His death left a massive hole in the world of American letters, but his influence is everywhere. He wasn't just a speechwriter; he was an architect of the idea that government could actually do big things—end poverty, ensure the right to vote, reach for the stars.

Sometimes he was cynical. He resigned from the LBJ administration because of the Vietnam War, a move that broke his heart because he believed so much in the domestic "Great Society" programs they were building.
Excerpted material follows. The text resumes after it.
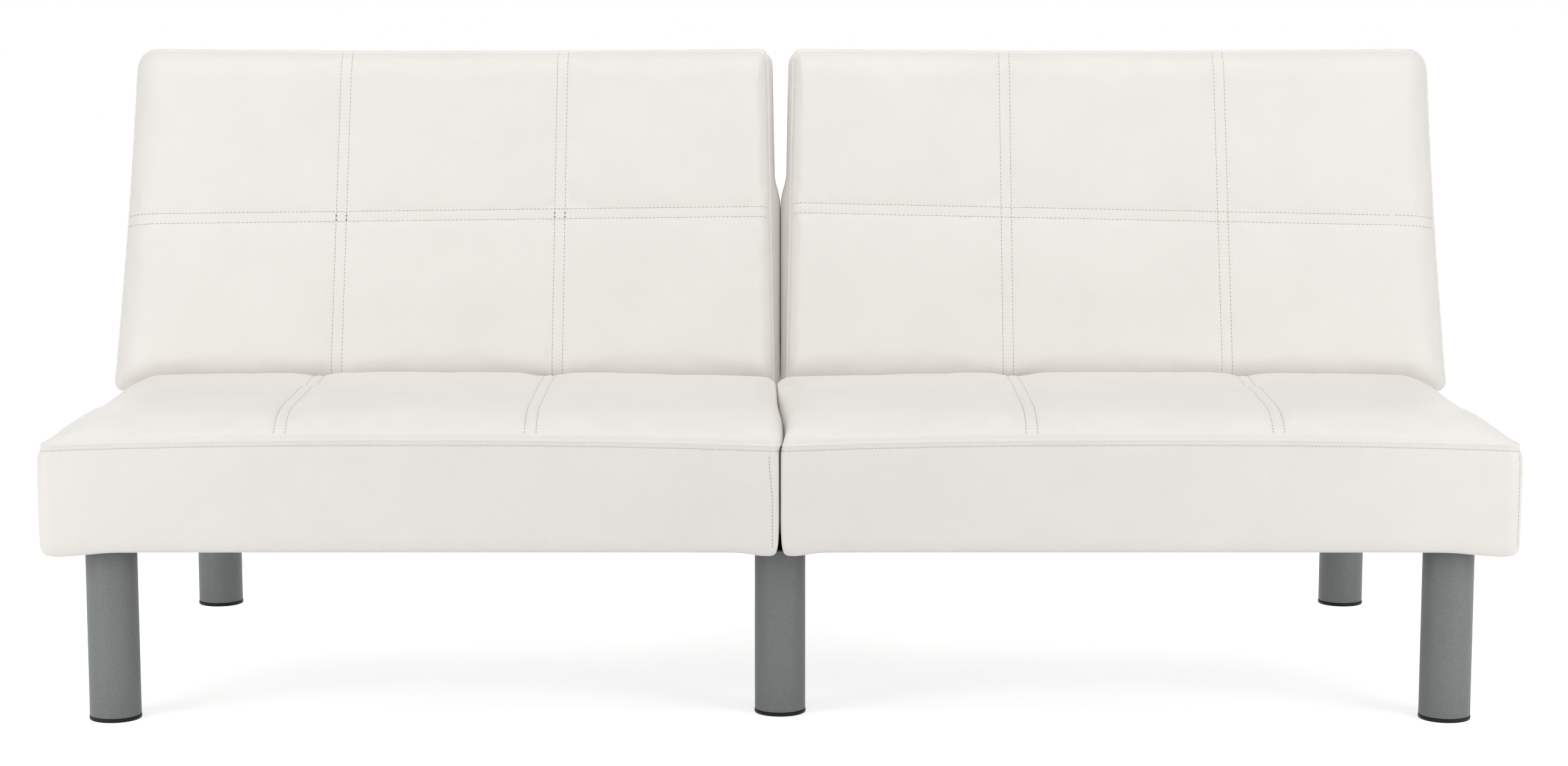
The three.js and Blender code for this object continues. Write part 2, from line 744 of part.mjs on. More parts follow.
// The toothed sector and the arm that carries a back.
function hingeArm() {
  const first = engageAngle - (clicksBack + clicksForward) * clickStep;
  const teeth = [[0, 0], spot(sectorRadius, first - sectorMargin)];
  for (let click = 0; click <= clicksBack + clicksForward; click++) {
    const middle = first + click * clickStep;
    teeth.push(spot(sectorRadius, middle - notchMouth / 2));
    teeth.push(spot(sectorRadius - toothDepth, middle - notchFloor / 2));
    teeth.push(spot(sectorRadius - toothDepth, middle + notchFloor / 2));
    teeth.push(spot(sectorRadius, middle + notchMouth / 2));
  }
  teeth.push(spot(sectorRadius, engageAngle + sectorMargin));
  const wall = pivotBehindSeat + backUndercut - seatedGap;
  const top = -armFlangeTop;
  const bottom = top - flangeHeight;
  const web = outline([
    [-bossRadius, 0],
    [-bossRadius / 2, -sectorRadius / 2],
    [wall - flangeThickness, bottom],
    [wall, bottom],
    [wall, top],
    [wall - flangeThickness, top],
    [bossRadius, -bossRadius / 2],
    [bossRadius, 0],
  ]);
  const thickness = sectorPlate + armPlate;
  const flange = box([armFrom, wall - flangeThickness, bottom], [armTo + flangeReach, wall, top]);
  const solids = [
    solidOf(sidePlate(outline(teeth), sectorPlate).translate(sectorFrom, 0, 0)),
    solidOf(sidePlate(web, armPlate).translate(armFrom, 0, 0)),
    solidOf(crossBar(bossRadius, thickness, boreSides, 0, 0, sectorFrom)),
    solidOf(flange),
  ];
  for (const share of boltShares) {
    const head = new THREE.CylinderGeometry(boltRadius, boltRadius, boltHead * 2, boltSides);
    const z = bottom + share * flangeHeight;
    solids.push(solidOf(head.translate(armTo + flangeReach / 2, wall - flangeThickness, z)));
  }
  const reach = thickness + 2 * overrun;
  const bore = crossBar(rivetRadius + rivetPlay, reach, boreSides, 0, 0, sectorFrom - overrun);
  const beyondWall = box(
    [armFrom - overrun, wall, bottom - overrun],
    [armTo + flangeReach + overrun, wall + flangeThickness + overrun, top + overrun],
  );
  return geometryOf(join(solids).subtract(solidOf(bore)).subtract(solidOf(beyondWall)));
}

// The pawl, drawn about its own pin as it sits in a notch.
function hingePawl() {
  const [pawlY, pawlZ] = pawlPivot;
  const play = (pawlPlay / sectorRadius) * (180 / Math.PI);
  const tip = sectorRadius - toothDepth + pawlPlay;
  const foot = sectorRadius + pawlClear;
  const back = foot + pawlBack;
  const tipHalf = notchFloor / 2 - play;
  const footHalf = notchMouth / 2 - play;
  const lever = outline([
    spot(tip, engageAngle - tipHalf),
    spot(tip, engageAngle + tipHalf),
    spot(foot, engageAngle + footHalf),
    spot(back, engageAngle + footHalf),
    [pawlY + pawlBoss, pawlZ],
    [pawlY - pawlBoss, pawlZ],
    spot(foot, engageAngle - footHalf),
  ]);
  const thickness = sectorPlate - slideGap;
  const bore = crossBar(
    pawlPinRadius + pawlPinPlay,
    thickness + 2 * overrun,
    boreSides,
    pawlY,
    pawlZ,
    -overrun,
  );
  const solids = [
    solidOf(sidePlate(lever, thickness)),
    solidOf(crossBar(pawlBoss, thickness, boreSides, pawlY, pawlZ, 0)),
  ];
  return geometryOf(join(solids).subtract(solidOf(bore)))
    .translate(sectorFrom, -pawlY, -pawlZ)
    .rotateX(radians(-pawlLift));
}

function hingePieces(name) {
  const plate = piece("hinge_plate_" + name, hingePlate(), "zinc");
  const pawl = piece("hinge_pawl_" + name, hingePawl(), "zinc");
  pawl.position.set(0, ...pawlPivot);
  return [plate, pawl];
}

// Underframe and legs

function beam() {
  const half = beamWidth / 2;
  const hole = new THREE.Path();
  const inner = half - beamWall;
  const shape = new THREE.Shape();
  shape.moveTo(-half, 0);
  shape.lineTo(half, 0);
  shape.lineTo(half, beamHeight);
  shape.lineTo(-half, beamHeight);
  hole.moveTo(-inner, beamWall);
  hole.lineTo(-inner, beamHeight - beamWall);
  hole.lineTo(inner, beamHeight - beamWall);
  hole.lineTo(inner, beamWall);
  shape.holes.push(hole);
  const front = railFront + railThickness + seatedGap;
  const options = { depth: beamReach - front, bevelEnabled: false };
  return new THREE.ExtrudeGeometry(shape, options)
    .rotateX(Math.PI / 2)
    .translate(0, beamReach, beamBottom);
}

function crossRail() {
  const rear = crossRailDepth;
  const top = beamHeight + crossRailRise;
  const shape = new THREE.Shape();
  shape.moveTo(0, 0);
  shape.lineTo(rear, 0);
  shape.lineTo(rear, top);
  shape.lineTo(0, top);
  const hole = new THREE.Path();
  hole.moveTo(beamWall, beamWall);
  hole.lineTo(beamWall, top - beamWall);
  hole.lineTo(rear - beamWall, top - beamWall);
  hole.lineTo(rear - beamWall, beamWall);
  shape.holes.push(hole);
  const reach = 2 * legX + beamWidth;
  return sidePlate(shape, reach).translate(-reach / 2, beamReach + seatedGap, beamBottom);
}

function lathed(profile) {
  const points = profile.map(([radius, z]) => new THREE.Vector2(radius, z));
  return new THREE.LatheGeometry(points, legSides).rotateX(Math.PI / 2);
}

function legTube() {
  const top = beamBottom - seatedGap;
  const bottom = capBand + seatedGap;
  const inner = legRadius - legWall;
  return lathed([
    [0, top - legTopPlate],
    [inner, top - legTopPlate],
    [inner, bottom],
    [legRadius, bottom],
    [legRadius, top],
    [0, top],
  ]);
}

function footCap() {
  const rim = legRadius + capProud;
  const spigot = legRadius - legWall - seatedGap;
  return lathed([
    [0, 0],
    [rim - capChamfer, 0],
    [rim, capChamfer],
    [rim, capBand],
    [spigot, capBand],
    [spigot, capBand + capSpigot],
    [0, capBand + capSpigot],
  ]);
}

// Assembly

const sofa = new THREE.Group();

const beamNames = ["left", "middle", "right"];
beamPlaces.forEach((x, i) => {
  const bar = piece("beam_" + beamNames[i], beam(), "beamPaint");
  bar.position.x = x;
  sofa.add(bar);
  const legY = { front: x ? frontLegY : middleLegY, rear: rearLegY };
  for (const [place, y] of Object.entries(legY)) {
    const leg = piece("leg_" + place + "_" + beamNames[i], legTube(), "legPaint");
    const cap = piece("foot_cap_" + place + "_" + beamNames[i], footCap(), "plastic");
    leg.position.set(x, y, 0);
    cap.position.set(x, y, 0);
    sofa.add(leg, cap);
  }
});
sofa.add(piece("rear_cross_rail", crossRail(), "beamPaint"));

for (const [side, direction] of [["left", -1], ["right", 1]]) {
  const half = new THREE.Group();
  half.scale.x = direction;
  half.add(...seatPieces(side));

  const back = new THREE.Group();
  back.position.set(0, pivotY, pivotZ);
  back.rotation.x = radians(restAngle);
  back.add(...backPieces(side));
  half.add(back);

  for (const [place, x] of [["inner", hingeInnerX], ["outer", hingeOuterX]]) {
    const hinge = new THREE.Group();
    hinge.position.set(x, pivotY, pivotZ);
    hinge.add(...hingePieces(side + "_" + place));
    half.add(hinge);
    const arm = piece("hinge_arm_" + side + "_" + place, hingeArm(), "zinc");
    arm.position.x = x;
    back.add(arm);
  }
  sofa.add(half);
}

// The origin is on the floor, at the middle of the sofa's outline seen from above.
const bounds = new THREE.Box3().setFromObject(sofa);
sofa.position.y = -(bounds.min.y + bounds.max.y) / 2;

export default sofa;
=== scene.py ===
# %% [markdown]
# # A click clack sofa bed
# The sofa has two halves, each a padded seat and a padded back that turns down until it
# lies flat, on six round steel legs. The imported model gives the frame: every rail, beam
# and hinge already lies at its real place, in metres, with the sofa looking towards -Y.
# This lesson sews the leather cushions anew around it, turns the legs finer, and gives
# every part a finish.

# %% Load the frame
import math

import bmesh
import bpy
import numpy as np
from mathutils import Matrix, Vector
from mathutils.bvhtree import BVHTree


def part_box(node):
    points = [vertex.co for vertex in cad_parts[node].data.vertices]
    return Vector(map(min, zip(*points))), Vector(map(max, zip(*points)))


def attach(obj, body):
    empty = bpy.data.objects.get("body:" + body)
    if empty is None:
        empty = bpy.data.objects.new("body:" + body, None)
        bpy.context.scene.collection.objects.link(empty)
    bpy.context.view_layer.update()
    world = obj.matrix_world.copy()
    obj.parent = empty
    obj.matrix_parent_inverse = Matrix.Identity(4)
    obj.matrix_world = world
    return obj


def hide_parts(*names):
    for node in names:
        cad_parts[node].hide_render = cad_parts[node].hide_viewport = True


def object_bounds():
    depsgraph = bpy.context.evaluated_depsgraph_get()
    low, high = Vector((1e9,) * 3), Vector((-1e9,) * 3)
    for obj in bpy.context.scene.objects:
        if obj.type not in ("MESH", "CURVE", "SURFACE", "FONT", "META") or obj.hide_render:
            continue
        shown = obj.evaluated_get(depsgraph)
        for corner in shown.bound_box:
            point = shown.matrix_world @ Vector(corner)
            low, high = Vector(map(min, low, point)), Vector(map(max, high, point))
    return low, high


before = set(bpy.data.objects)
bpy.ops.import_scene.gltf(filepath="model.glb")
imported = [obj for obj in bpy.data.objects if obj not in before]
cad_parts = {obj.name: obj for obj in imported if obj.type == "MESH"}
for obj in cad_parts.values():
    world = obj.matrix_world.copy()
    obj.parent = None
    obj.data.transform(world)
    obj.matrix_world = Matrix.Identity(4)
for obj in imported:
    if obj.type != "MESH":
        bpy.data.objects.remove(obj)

cad_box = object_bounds()
scene = bpy.context.scene

# %% [markdown]
# ## The camera
# The lens is long and stands a few metres away, a little above the seat, so that uprights
# stay nearly parallel.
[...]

Actionable insights for history buffs

If you want to understand the man who shared a life with Doris Kearns Goodwin, here is where to start:

  1. Read his memoir: Remembering America: A Voice from the Sixties is perhaps the best first-person account of what it was like to be in the room when history happened.
  2. Watch the 1965 Voting Rights Speech: Look for it on YouTube. Knowing that a young Dick Goodwin wrote those words adds a whole new layer to the experience.
  3. Check out "An Unfinished Love Story": Doris’s book about their life together is basically a masterclass in how to keep a relationship vibrant through intellectual curiosity.
  4. Look for the "Ripple of Hope": Dick helped write Bobby Kennedy's famous speech in South Africa. It's often cited as the most beautiful speech of the 20th century.

Dick Goodwin wasn't a shadow. He was the light that helped several presidents see the path forward. He and Doris weren't just a couple; they were a two-person institution dedicated to the American story.